Businesses relocated from Greece generate about 5 billion euros (US$5.3 billion) annually and employ an estimated 53,000 people, according to 2014 data from Greece’s embassy in Sofia. Numbers are rising fast: 3,642 Greek businesses have been registered in Bulgaria so far this year, up from 3,262 for all of last year, according to the Bulgarian Registry Agency.
Bulgaria says it will share tax details with Greece to help the audits. A bilateral tax treaty says a company cannot be taxed in both countries and the tax domicile is determined by wherever its principal activity is located.
“If needed, we will cooperate with the Greek tax authorities under the mechanisms for exchange of tax information between EU member states,” Rosen Bachvarov, spokesman for Bulgaria’s national revenue agency, said when asked about the audits.
The Greek-Bulgarian border, 600km north of Athens, is teeming with traffic. A ravine through mountains on the Greek side gives way to a sweeping valley where agriculture and vineyards are the mainstay of the local economy.
At two small industrial parks 5km inside Bulgaria, Greek signs are everywhere, advertising storage and office space.
“There are dozens of Greek businesses just in this area alone, from transport companies to textile businesses and construction materials,” said Yiorgos Kalaitzoglou, who runs a logistics business out of one of the industrial parks where a sign reads: “Land of Opportunities.”
Three years ago, his business was stuttering in Greece. He moved to Bulgaria, leaving his wife and family in Thessaloniki, Greece’s second-largest city an hour’s drive away.
“The taxman in Greece takes 70 to 90 percent of earnings. Greece simply doesn’t let you live,” the 50-year-old said as he walked through a warehouse stacked with ladders and paint tubs.
It took him a few days to register his company in Bulgaria. Eighty percent of the goods he handles is imported from other European states and then exported to his customers in Greece.
A sole trader, Kalaitzoglou now nets about 50,000 euros a year after paying the 10 percent corporate tax, a 5 percent tax on dividends and about 100 euros a month in pension contributions.
HARD TIMES
Serres, a town of just under 100,000 people on the frontier, has been hit by business flight.

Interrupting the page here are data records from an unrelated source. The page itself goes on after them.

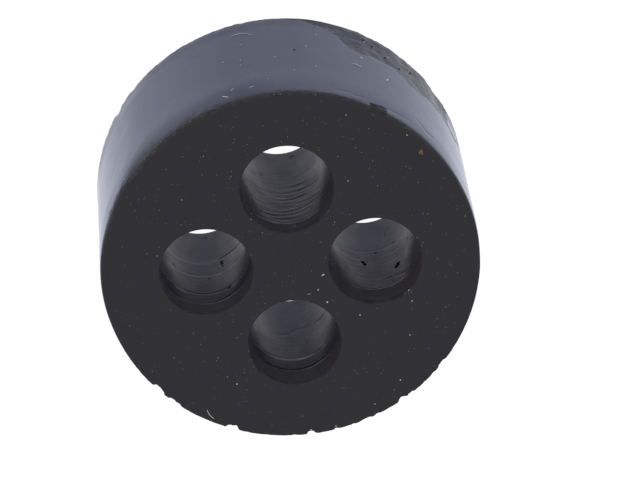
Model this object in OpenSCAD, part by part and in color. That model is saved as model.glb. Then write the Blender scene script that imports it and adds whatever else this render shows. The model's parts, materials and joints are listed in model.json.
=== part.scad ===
// Cable gland sealing insert: a round rubber plug, moulded as one piece, with parallel bores for cables.
// It stands on its rear face. The origin is under its centre and the bores run along +Z.
// Azimuths are in degrees, anticlockwise from +X as the front face is seen.

/* [Body] */
// Diameter of the outer wall
body_d = 20; // [18:0.1:30]
// Height from the rear face to the front face
body_h = 10; // [6:0.1:20]
// Radius of the moulded edge round the front face
front_edge_r = 0.2; // [0.1:0.01:0.6]
// Radius of the crisper edge round the rear face
rear_edge_r = 0.05; // [0.03:0.01:0.4]

/* [Cable bores] */
// Number of bores, evenly spaced round the pattern circle
bore_count = 4; // [2:1:4]
// Diameter of each bore
bore_d = 4.9; // [2:0.1:5.6]
// Diameter of the circle through the bores' centres
bore_pcd = 8.9; // [8.6:0.1:11]
// Radius of the edge at each bore's mouths
mouth_r = 0.08; // [0.05:0.01:0.2]

/* [Trimmed rear rim] */
// Azimuth of the middle of the stretch where the moulding flash was trimmed off
trim_azimuth = 43; // [0:1:359]
// Angle that the trimmed stretch spans at the rear face
trim_span = 56; // [30:1:90]
// Depth of the trimmed stretch at the rear face
trim_depth = 0.1; // [0.06:0.01:0.25]
// Height at which the trimmed stretch runs out into the wall
trim_height = 3.3; // [2:0.1:5]

/* [Torn rims] */
// How far a tear reaches down the wall from its face
tear_height = 0.6; // [0.2:0.05:1]

/* [Hidden] */
$fn = 128;
// What a cutter reaches past the face that it cuts
over = 1;

body_r = body_d / 2;
bore_r = bore_d / 2;
bore_pitch_r = bore_pcd / 2;

// Tears in the front rim, where flash came away: azimuth, width and depth into the face
front_tears = [
    [62, 0.75, 0.2],
    [222.2, 0.62, 0.28],
    [228.3, 0.75, 0.17],
    [249.1, 0.6, 0.3],
    [273.6, 0.42, 0.28],
    [290.8, 0.9, 0.12],
    [304.2, 0.48, 0.25],
    [307.4, 0.45, 0.15],
    [321, 0.7, 0.17]
];

// Tears in the rear rim, in the same form
rear_tears = [
    [148.5, 0.6, 0.1]
];

// What a rounded edge of radius r takes off a square corner that points to +X and +Y
module corner_waste(r) {
    difference() {
        square(r + over);
        circle(r);
    }
}

// The plug before its bores are opened: one revolved section with its two moulded edges
module plug() {
    rotate_extrude()
        difference() {
            square([body_r, body_h]);
            translate([body_r - front_edge_r, body_h - front_edge_r])
                corner_waste(front_edge_r);
            translate([body_r - rear_edge_r, rear_edge_r])
                mirror([0, 1])
                    corner_waste(rear_edge_r);
        }
}

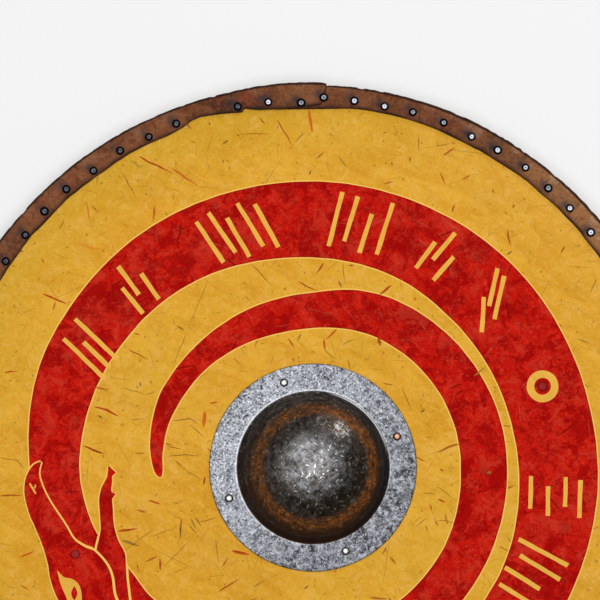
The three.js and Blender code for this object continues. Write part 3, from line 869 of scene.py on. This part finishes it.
def makeNicks(band):
    bm = bmesh.new()
    random.seed(5)
    marks = list(nicks)
    while len(marks) < nickPlan["count"]:
        angle = random.uniform(-165, -12)
        radius = random.uniform(nickPlan["innermost"], nickPlan["outermost"])
        start = polar(angle, radius)
        end = start + polar(random.gauss(angle, 45), random.uniform(4, 22))
        if start.y < nickPlan["below"]:
            marks.append((random.choice((0.1, 0.25, 0.4, 0.5, 0.7, 0.8, 0.95)), random.uniform(0.9, 2.4),
                          tuple(start), tuple(end)))
    for tone, width, *path in marks:
        middle = (Vector(path[0]) + Vector(path[-1])) * (mm / 2)
        onBand = cover(band, [middle, Vector(path[0]) * mm, Vector(path[-1]) * mm])
        rise = layer["first"] + 1.4 * layer["step"] if onBand else 0.3 * layer["step"]
        if onBand > 0.5 and tone > 0.6:
            tone = 0.5
        addNick(bm, path, width, tone, rise)
    closeBelow(bm, layer["depth"])
    addPiece("paint_nicks", bm, ["nick"], crisp=40)


band = makeSerpent()
makeStrokes()
makeEye()
makeNicks(band)
print("paint laid on")


# Leather rim: one strip folded over the edge, its last stretch over its first
rim = {
    "start": 93.5, "end": -272.6, "overlap": 2.5 * mm, "liftFrom": -256.0, "liftTo": -266.0,
    "outer": 375 * mm, "thickness": 2.2 * mm, "front": 352.7 * mm, "back": 354 * mm,
    "corner": 4 * mm, "steps": 1100, "pressed": 0.65, "outOfRound": 1.1 * mm,
    "tuck": 0.7 * mm, "tuckFrom": 83, "tuckOver": 4,
    "bulge": 0.7 * mm, "nailDent": 0.5 * mm, "dentReach": 6 * mm, "stainReach": 5 * mm,
}
nailPlan = {
    "left": 91.3, "leftStep": 4.98, "leftRadius": 359.4 * mm,
    "right": 87.9, "rightStep": 4.82, "rightRadius": 361.8 * mm,
    "each": 37, "missing": 3, "headRadius": 4.4 * mm, "headHeight": 2.6 * mm,
}


def nailPlaces():
    random.seed(11)
    places = []
    for side, radius in (("left", nailPlan["leftRadius"]), ("right", nailPlan["rightRadius"])):
        turn = 1 if side == "left" else -1
        for i in range(nailPlan["each"]):
            angle = nailPlan[side] + turn * i * nailPlan[side + "Step"] + random.uniform(-0.2, 0.2)
            reach = radius + random.uniform(-1.3, 1.3) * mm
            if side == "left" and i == 0:
                reach -= 3 * mm
            if side == "left" and i == nailPlan["missing"]:
                continue
            places.append((angle, reach))
    return places


nails = nailPlaces()


def near(value, centre, width):  # a soft bump of height 1
    return math.exp(-((value - centre) / width) ** 2)


# where the strip's front edge wanders near its joint: degrees round, and radius
edgePlan = [
    (118, 352.9), (113, 352.2), (110.5, 354.0), (108.8, 357.6), (107.3, 358.6), (104.1, 356.2),
    (101.6, 353.6), (100.6, 353.2), (100.3, 356.6), (99, 354.2), (97.8, 352.7), (94.6, 350.9),
    (91.4, 350.4), (88, 351.0), (86, 351.9), (83.5, 353.4), (81, 354.2), (75, 354.6), (70, 354.2),
    (66, 352.9), (62, 352.6),
]
endPlan = [(94, 350.6), (91, 352.2), (89, 354.2), (86, 356.4)]  # the same for the end that lies on top


def planned(plan, angle):  # radius that a plan gives at this angle, or none outside it
    for (a, r), (b, s) in zip(plan, plan[1:]):
        if b <= angle <= a:
            return r + (s - r) * (a - angle) / (a - b)
    return None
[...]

Membership of the Serres Chamber of Commerce and Industry has fallen to 10,000 from 17,000 pre-crisis as businesses have closed. Of the 7,000 that shut, 1,000 went to Bulgaria, chamber president Christos Meglas said.
The departures have contributed to a rise in unemployment to 29.1 percent last year from 13.8 percent five years earlier. Per capita GDP has fallen 15 percent to 9,676 euros for the region, the second-lowest in Greece. It was 11,421 euros in 2008.
“Serres is a living example of how the rich became poor ... we were one of the richest prefectures, now we are among the poorest,” Meglas said.
Textile industries have shut, and in recent years three of four major tomato processing plants have suspended activities.
Greek Federation of Tax Advisers president Vassilis Kampanis said his office has been inundated by queries from Greeks seeking to change their tax domicile to Bulgaria.
Tax cuts and a simpler system for establishing companies in Greece are the only way to lure businesses back, he said.
Tax reductions appear unlikely. This year Greece approved only a raft of new tax and pension reforms under terms of its third bailout, worth up to 86 billion euros.
In Petritsi, a pretty town of 31,000 residents, Greeks mingle at the Akropolis coffee shop, which has two Greek flags hanging from a balcony.
Vaggelis, the owner of the coffee shop who declined to give his last name, moved to Bulgaria after Greek authorities fined him 3,000 euros for being late in registering a worker.
“In Greece it’s just take, take, take,” he said.
However, his face crumples when asked if he misses Greece.
“I feel awful for living here, but I have children to support. Greece gave me no choice,” he said.